In a Feb. 14 letter to President Donald Trump, Maine Gov. Paul LePage urges the president to rescind President Barack Obama’s Aug. 24, 2016, designation of about 87,500 acres east of Baxter State Park as the Katahdin Woods and Waters National Monument.

“Regarding the national monument designation, ‘those cold timid souls who neither know victory or defeat’ argue that you, as president, cannot undo a national monument designation because it has never been done before,”LePage wrote, quoting President Theodore Roosevelt. “They also never envisioned President Trump. I strongly urge you to undo the designation and return the land to private ownership before economic damage occurs and traditional recreational pursuits are diminished.”

LePage said if the land remained under federal ownership, he believed it should be managed by the state of Maine instead of the National Park Service.

“Who better to manage a public resource in Maine than the people who live in Maine? One of the many arguments made against creation of a national park or monument is that new federal land abuts Maine’s extraordinary and unique Baxter State Park. State management of the land would complement and ensure the ‘forever wild’ status of that park without doing harm to the region and the Maine economy.”

LePage closed his letter with a reminder to Trump of the “overwhelming support” he received from voters in Maine’s Second Congressional District and a reiteration of his request for “bold policies that create jobs, restore our national identity, ensure our place in the world and make the Maine woods great again.”

LePage position at odds with Katahdin Region businesses

LePage’s request runs counter to local efforts by Katahdin Region businesses interviewed by Mainebiz last fall, who see the national monument designation as a key element of the region’s efforts to rebuild a local economy devastated by paper mill closures in recent years. The monument is the result of a gift of approximately 87,500 acres of land east of Baxter State Park owned by philanthropist and Burt's Bees co-founder Roxanne Quimby to the federal government.
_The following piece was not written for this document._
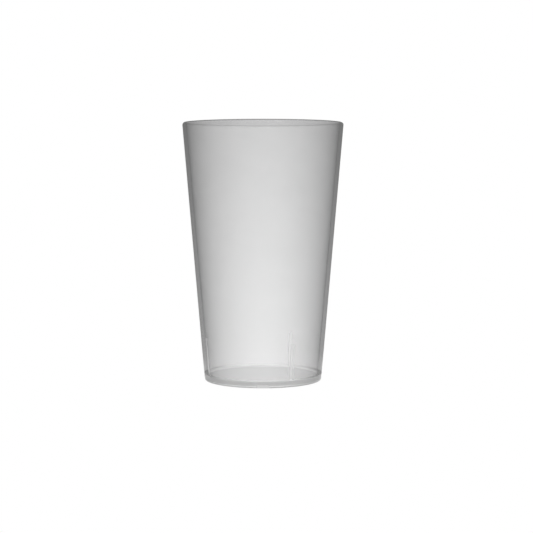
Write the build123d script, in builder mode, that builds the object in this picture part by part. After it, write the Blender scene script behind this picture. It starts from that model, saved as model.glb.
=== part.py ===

"The Katahdin Woods and Waters National Monument is not the answer to this region's problems," said Jessica Masse, co-owner with her husband, John Hafford, of designlab, a graphic design and social media firm they’ve located in the former Odd Fellows Hall they purchased in downtown Millinocket. "But it is part of the solution. It's an important part of the diversification of the local economy that has to happen here."

Hafford added: "We've been working very hard to get people onboard in seeing the positive side of attracting more tourists to this region. But I've talked to no one in this region who thinks the only thing we're going to do to rebuild our local economy is tourism."

Local businesses that have embraced the national monument designation include North Light Gallery, founded by artist Marsha Donahue; Moose Prints Gallery owned by Anita Mueller and Mark Picard;  Appalachian Trail Lodge and AT Café, owned by Paul and Jaime Renaud; and the New England Outdoor Centerfounded in 1982 by Matt Polstein to provide whitewater rafting on the West Branch of the Penobscot River, which he expanded in 1995 with a full-service adventure resort on Millinocket Lake that includes lodging, a restaurant and a variety of wildlife tours.

Polstein told Mainebiz he’s doubling down on his investment in the region, having purchased a long-vacant building on Penobscot Avenue in a foreclosure auction that he’s renovating to become an office for Tom Shaffer's Maine Heritage Timber Co., which is tapping the unique market value of waterlogged wood lining the bottom of a nearby lake, a vestige of log drives to the Great Northern Paper mill. Other possibilities include building modular components of tiny houses there and, perhaps, opening a bike shop once he finishes building a bike trail system.

"It's a statement of our confidence in the future of Millinocket," Polstein told Mainebiz last fall. "The [national monument] designation brands this region in a way that is going to be a huge jumpstart to efforts already underway. It puts a new spring to our step, a new confidence."